I learned to let them know what a struggle I was having. That I still had doubts and got frustrated when my hands wouldn’t create the exact image that I’d seen in my head. The hugs and support that I got from them and Nick as I finally admitted my fears and worked through them helped more than they will ever know. It also helped to know that a friend I very much respected had her own share of doubts from time to time.

It has also helped to know that almost every artist or creative person goes through the same kind of doubts. I am sure that writers, actors, singers, composers, dancers, news anchors, designers, DJs all face the same emotions at one point or another. Wondering if you’ll be “good enough” to get noticed or famous or respected...

What finally brought me to write this entry... and to transform the subtitle of the blog... was the realization that someone else may find it comforting or even helpful to know that they are not alone. I am learning that the best cure for those fears is just to pick up a pencil and get right to work being creative. To listen to music instead of those little whispers of self-doubt in my head. To stop measuring myself to some impossible standard and just work at producing the best drawing, painting, design or image that I can at the time then dream about the next one. To explore the thoughts about what it is to be a creative soul... which is what Dragon Musings will now evolve into.
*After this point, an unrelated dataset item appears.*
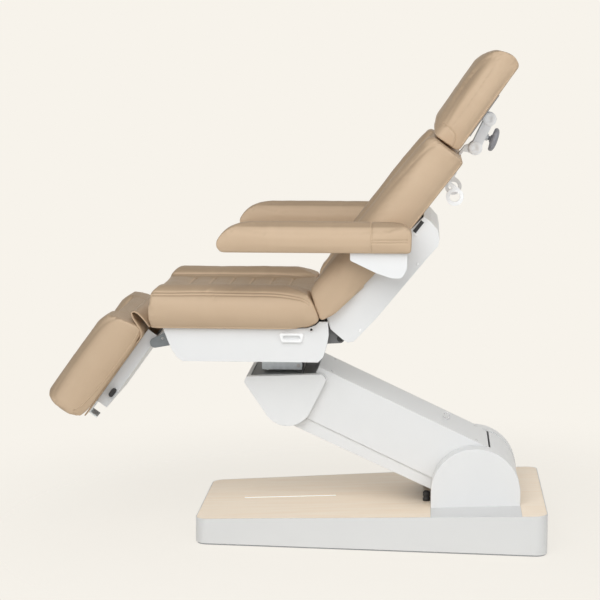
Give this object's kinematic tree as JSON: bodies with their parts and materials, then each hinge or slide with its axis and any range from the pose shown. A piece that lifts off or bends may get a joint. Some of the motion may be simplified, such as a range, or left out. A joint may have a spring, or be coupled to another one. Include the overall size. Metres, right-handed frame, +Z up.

I started the blog to show those who thought little of stealing or sharing my designs that a designer’s life was not all glamour and glory. Cross stitch will always be an important way in which I make images to share with others... but it will not be the only one I need to muse about. What this blog can really only be is about my journey... with all its hills and valleys.. and my life as an artist... because grown ups really can draw pictures as their job!